Frank responded to my Wednesday email with some really useful thoughts. I'm interested in hearing what others on the SC think about it all. For convenience, I'm replying to both emails from Frank in one response, so I moved the content around a bit.

On 12/11/2014 04:27 PM, Frank Bennett wrote:
On Thu, Dec 11, 2014 at 7:31 AM, Frank Bennett <biercenator@gmail.com> wrote:
John,

Looks like a good start!

This raises some questions about scope, I think. (The questions
themselves are at the end.)

Printed citation forms identify the resource, but involve a step of
interpretation for several of the elements. We would need to know
those should be cast in the electronic representation of the
reference. Taking the first example ...

(1) case name string
    Is there a formula or a set of constraints for deriving this from
the header information in a judgment? If it must be uniform across all
citations to the case, it should either be possible to derive it
programmatically, or there should be a canonical version of the case
name somewhere that can be acquired via a resolver, using other
elements that uniquely identify the case (I guess that's the middle
layer in FRBR).
In US practice,  Bluebook rule 10.2 is what usually governs. The AALL Universal Citation Guide, 3d, in its rule 101, says case names should conform to it, or to ALWD Manual rule 12.2. The Univ. of Chicago's Maroon Book's rule 4.2 is similar, only MUCH simpler. In short, there is a formula. I like the idea of a resolver. Sort of like an authority record in cataloging.

(2) volume number
    This would be an integer for this category of citation. Is it safe
to specify it as an integer, or are there exceptions that would
require more flexibility?
Not always an integer. Sometimes reporter volumes are issued in parts, e.g., 245A, 245B, 245C, etc. This usually happens in the NRS when volumes are still in prep, and temporary paperback volumes are released piecemeal.
(3) reporter abbreviation
    As the LRR shows, there is a lot of variation in reporter
abbreviations used in the wild (spacing, punctuation, abbreviations).
If it is used as an element in an electronic representation of the
reference, the abbreviation will need to be consistent across all
references. How is it to be derived? The choice would seem to be
between a canonical list of reporters and corresponding abbreviations,
or the full name of the reporter. A secondary consideration would be
whether the elements embedded in a reporter abbreviation (journal +
series) should be broken out and represented separately.
I think a canonical list of full reporter names and abbreviations would be the way to go. I don't think it necessary to break out the series....treat them as separate entries.

(4) first page number
    This seems an integer. Same question about constraints as for volume number.
In US practice, I have never seen a non-integer page number for a case (roman numbers for intro parts of reporter, but not for cases). I think we could type it as an integer.

(5) pinpoint page numbers
    Pinpoints can include references to page numbers, note numbers,
and possibly other document elements. Should these elements be
specified, or is a dumb string sufficient?
In neutral citations, the pinpoint is usually to a paragraph number, not a page.

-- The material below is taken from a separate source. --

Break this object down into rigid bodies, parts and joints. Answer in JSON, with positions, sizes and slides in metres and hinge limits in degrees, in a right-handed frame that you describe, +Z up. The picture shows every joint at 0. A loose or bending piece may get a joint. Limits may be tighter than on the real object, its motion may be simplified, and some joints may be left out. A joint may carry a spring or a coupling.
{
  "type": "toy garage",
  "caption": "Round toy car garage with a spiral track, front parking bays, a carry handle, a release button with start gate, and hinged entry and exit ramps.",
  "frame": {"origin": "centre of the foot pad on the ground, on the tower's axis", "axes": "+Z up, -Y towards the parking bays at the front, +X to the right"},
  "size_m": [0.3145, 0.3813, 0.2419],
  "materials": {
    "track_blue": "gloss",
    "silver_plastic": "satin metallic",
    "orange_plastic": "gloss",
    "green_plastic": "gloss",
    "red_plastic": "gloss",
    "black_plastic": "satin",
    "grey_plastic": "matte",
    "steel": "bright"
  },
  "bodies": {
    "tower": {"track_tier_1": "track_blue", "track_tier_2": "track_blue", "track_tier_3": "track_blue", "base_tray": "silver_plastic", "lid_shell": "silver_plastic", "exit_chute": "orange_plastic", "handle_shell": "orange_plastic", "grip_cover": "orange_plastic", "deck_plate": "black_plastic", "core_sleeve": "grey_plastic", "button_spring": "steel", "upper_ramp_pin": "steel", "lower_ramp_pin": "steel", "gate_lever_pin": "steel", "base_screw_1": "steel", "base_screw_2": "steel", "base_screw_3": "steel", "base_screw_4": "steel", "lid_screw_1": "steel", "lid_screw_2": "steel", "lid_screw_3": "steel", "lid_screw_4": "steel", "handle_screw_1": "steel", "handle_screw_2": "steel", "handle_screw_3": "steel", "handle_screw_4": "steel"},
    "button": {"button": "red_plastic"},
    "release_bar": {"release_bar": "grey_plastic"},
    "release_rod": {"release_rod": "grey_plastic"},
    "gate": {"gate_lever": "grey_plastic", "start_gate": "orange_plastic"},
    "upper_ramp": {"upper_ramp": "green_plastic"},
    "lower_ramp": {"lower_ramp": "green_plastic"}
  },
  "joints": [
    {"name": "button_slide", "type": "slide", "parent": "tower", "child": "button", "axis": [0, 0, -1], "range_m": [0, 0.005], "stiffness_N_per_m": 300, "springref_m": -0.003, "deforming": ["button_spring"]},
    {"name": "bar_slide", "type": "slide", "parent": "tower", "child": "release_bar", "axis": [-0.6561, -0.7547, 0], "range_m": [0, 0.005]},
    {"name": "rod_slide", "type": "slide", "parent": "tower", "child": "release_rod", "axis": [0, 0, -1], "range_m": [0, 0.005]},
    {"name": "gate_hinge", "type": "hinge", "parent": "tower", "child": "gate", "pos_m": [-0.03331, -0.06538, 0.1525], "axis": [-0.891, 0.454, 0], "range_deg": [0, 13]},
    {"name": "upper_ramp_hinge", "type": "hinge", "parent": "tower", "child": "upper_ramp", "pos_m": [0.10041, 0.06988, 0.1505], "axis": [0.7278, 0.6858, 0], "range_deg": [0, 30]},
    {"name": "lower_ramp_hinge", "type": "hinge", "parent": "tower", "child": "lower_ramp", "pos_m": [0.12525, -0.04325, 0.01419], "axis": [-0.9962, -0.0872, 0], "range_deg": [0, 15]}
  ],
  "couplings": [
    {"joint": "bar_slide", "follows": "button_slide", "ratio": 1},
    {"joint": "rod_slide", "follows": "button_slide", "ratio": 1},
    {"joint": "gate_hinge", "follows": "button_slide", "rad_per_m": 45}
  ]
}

(6) circuit justice if applicable
    This raises a question of whether the spec is aimed at full
description of the resource, or at pinning down the essential
information needed to unambiguously identify the resource. If the
latter, this would not be needed.
That is a really good question. I had been assuming full description, but your comment is making me rethink that.

(7) year of decision
    In this citation form, are the year of decision and the year of
publication always aligned?
The year of decision is the year of publication by the court by definition. The "publication" date is not the date the reporter was published. An interesting question is how to deal with changes made by the court after the decision is published, but before the print official reporter hits the streets. (SCOTUS is infamous for this : http://www.nytimes.com/2014/05/25/us/final-word-on-us-law-isnt-supreme-court-keeps-editing.html ) I suppose that type of info can go in the parenthetical string at the end of the citation.

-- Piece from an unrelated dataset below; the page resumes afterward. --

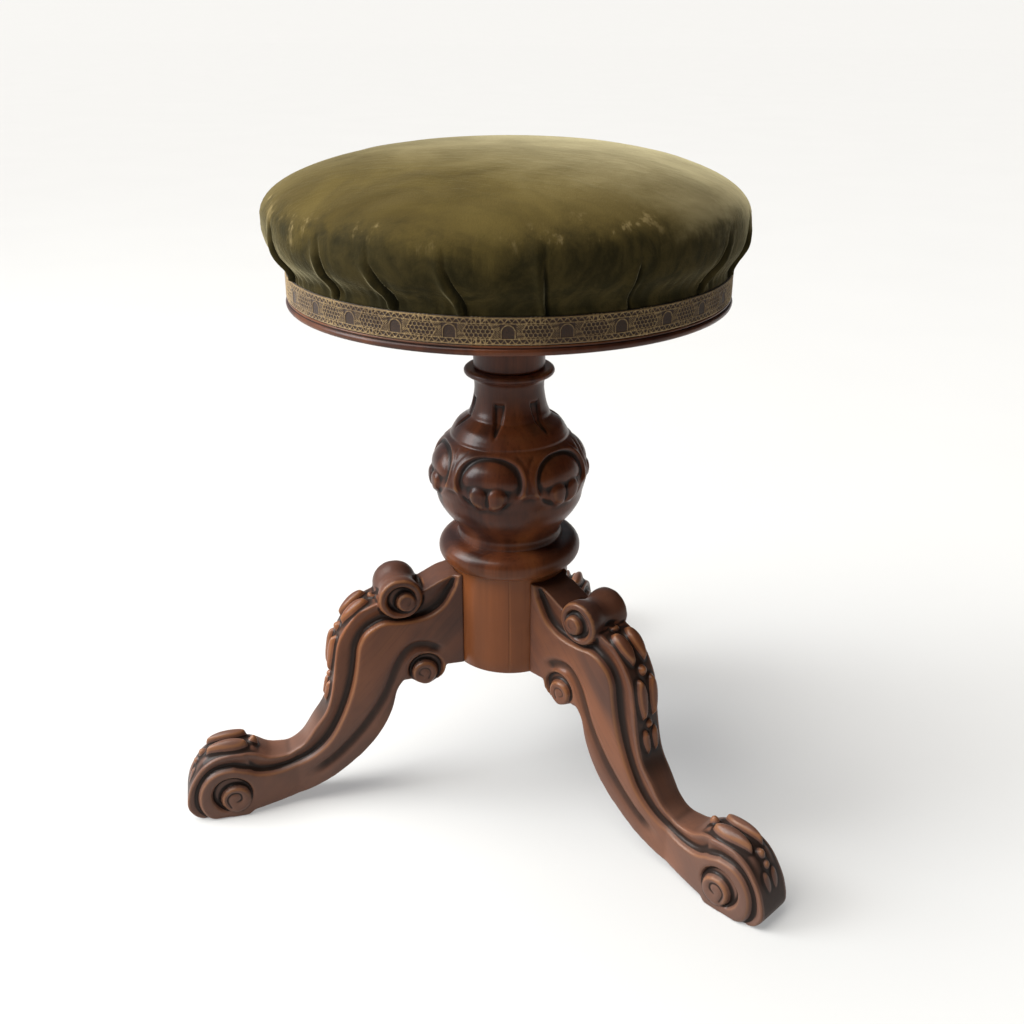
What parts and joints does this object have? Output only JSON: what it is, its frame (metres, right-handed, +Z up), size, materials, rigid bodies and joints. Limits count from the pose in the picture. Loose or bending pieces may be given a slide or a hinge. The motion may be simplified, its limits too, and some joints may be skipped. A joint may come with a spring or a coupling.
{
  "type": "revolving piano stool",
  "caption": "Round stuffed velvet seat that screws up and down on a carved walnut column with scrolled tripod legs.",
  "frame": {"origin": "on the floor, under the middle of the stool's bounding box; the column's axis stands at y = -0.05225 m", "axes": "+Z up along the column, +Y towards the rear leg, +X to the right of a viewer who faces +Y"},
  "size_m": [0.4996, 0.4555, 0.534],
  "materials": {
    "walnut": "carved and french polished walnut, red-brown, worn dark in the hollows",
    "beech": "plain sawn beech, unpolished",
    "wrought_iron": "turned and forged iron, dark, lightly oiled",
    "steel_fixings": "dull steel wood screws and blued tacks",
    "horsehair": "curled black-brown horsehair",
    "jute_scrim": "open plain-weave jute scrim",
    "cotton_wadding": "soft cotton wadding",
    "velvet": "worn olive-green velvet, yellower on the crown and darker on the sides",
    "gimp_braid": "woven gimp braid, brown ground with old-gold thread"
  },
  "bodies": {
    "base": {"column": "walnut", "leg_left": "walnut", "leg_right": "walnut", "leg_rear": "walnut", "leg_dowels": "beech", "tie_plate": "wrought_iron", "tie_plate_screws": "steel_fixings", "screw_nut": "wrought_iron", "nut_screws": "steel_fixings"},
    "screw_stop": {"stop_washer": "wrought_iron"},
    "seat": {"lift_screw": "wrought_iron", "stop_pin": "wrought_iron", "boss": "walnut", "boss_screws": "steel_fixings", "top_plate": "wrought_iron", "top_plate_screws": "steel_fixings", "seat_board": "beech", "rim_moulding": "walnut", "rim_screws": "steel_fixings", "horsehair_stuffing": "horsehair", "scrim_cover": "jute_scrim", "cotton_wadding": "cotton_wadding", "velvet_cover": "velvet", "cover_tacks": "steel_fixings", "gimp_braid": "gimp_braid"}
  },
  "joints": [
    {"name": "seat_lift", "type": "slide", "parent": "base", "child": "screw_stop", "axis": [0, 0, 1], "range_m": [0, 0.1105]},
    {"name": "seat_turn", "type": "hinge", "parent": "screw_stop", "child": "seat", "pos_m": [0, -0.05225, 0.424], "axis": [0, 0, 1], "range_deg": [0, 4680]}
  ],
  "couplings": [
    {"joint": "seat_lift", "follows": "seat_turn", "m_per_rad": 0.0013528}
  ]
}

(8) parenthetical information such as judge, type of document, weight
of authority
    This raises the same question as (6).
See my comments under 6 & 7 above.
(9) the court
    SCOTUS citations are to a dedicated reporter, so the court is
implicit. Should this be made explicit in an electronic citation?
Alternatively, should reporters be made a separate domain in the
specification, so that such information can be attached to each?
Again with the great question....I think it should be explicit. It seems to me that all court citations should be similar, to make parsing easier among other reasons.

***

I guess a threshold question is the scope of the spec:

  (a) Does it aim to express the elements of all existing printed
citations (this is also Brian's question, I think); or
  (b) Does it aim to specify only the elements of all printed
citations needed to uniquely identify the resource; or
  (c) Does it aim to specific only the minimum elements (or
combination of elements) needed to uniquely identify the resource?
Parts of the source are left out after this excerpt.